* [Exercise objective]
Copy the full set of lines exactly as given.

"""

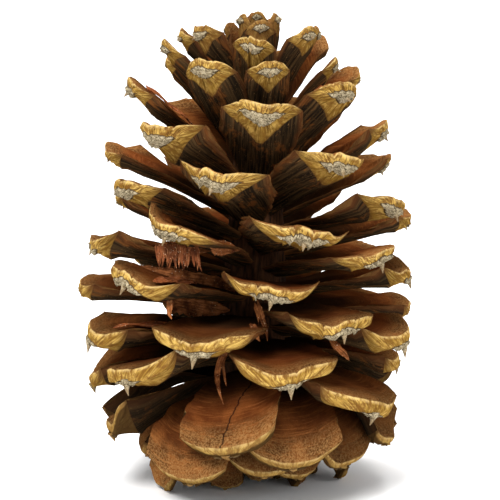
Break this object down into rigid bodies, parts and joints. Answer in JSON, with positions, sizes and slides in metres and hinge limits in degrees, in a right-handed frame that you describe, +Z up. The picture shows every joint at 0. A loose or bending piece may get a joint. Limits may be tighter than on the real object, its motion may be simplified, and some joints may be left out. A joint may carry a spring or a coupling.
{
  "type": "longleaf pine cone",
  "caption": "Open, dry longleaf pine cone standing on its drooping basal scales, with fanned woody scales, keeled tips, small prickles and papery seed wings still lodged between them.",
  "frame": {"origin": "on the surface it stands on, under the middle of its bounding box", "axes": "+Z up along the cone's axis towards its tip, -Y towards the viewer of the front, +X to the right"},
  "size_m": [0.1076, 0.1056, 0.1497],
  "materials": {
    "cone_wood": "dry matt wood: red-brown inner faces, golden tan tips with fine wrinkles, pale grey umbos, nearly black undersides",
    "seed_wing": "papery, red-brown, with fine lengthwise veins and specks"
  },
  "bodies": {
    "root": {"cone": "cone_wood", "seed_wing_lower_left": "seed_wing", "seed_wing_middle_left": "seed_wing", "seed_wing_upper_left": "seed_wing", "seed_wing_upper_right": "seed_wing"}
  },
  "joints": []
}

"""

* [Output of the task]
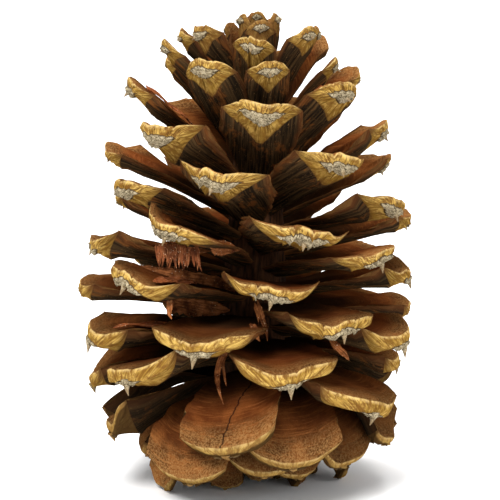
Break this object down into rigid bodies, parts and joints. Answer in JSON, with positions, sizes and slides in metres and hinge limits in degrees, in a right-handed frame that you describe, +Z up. The picture shows every joint at 0. A loose or bending piece may get a joint. Limits may be tighter than on the real object, its motion may be simplified, and some joints may be left out. A joint may carry a spring or a coupling.
{
  "type": "longleaf pine cone",
  "caption": "Open, dry longleaf pine cone standing on its drooping basal scales, with fanned woody scales, keeled tips, small prickles and papery seed wings still lodged between them.",
  "frame": {"origin": "on the surface it stands on, under the middle of its bounding box", "axes": "+Z up along the cone's axis towards its tip, -Y towards the viewer of the front, +X to the right"},
  "size_m": [0.1076, 0.1056, 0.1497],
  "materials": {
    "cone_wood": "dry matt wood: red-brown inner faces, golden tan tips with fine wrinkles, pale grey umbos, nearly black undersides",
    "seed_wing": "papery, red-brown, with fine lengthwise veins and specks"
  },
  "bodies": {
    "root": {"cone": "cone_wood", "seed_wing_lower_left": "seed_wing", "seed_wing_middle_left": "seed_wing", "seed_wing_upper_left": "seed_wing", "seed_wing_upper_right": "seed_wing"}
  },
  "joints": []
}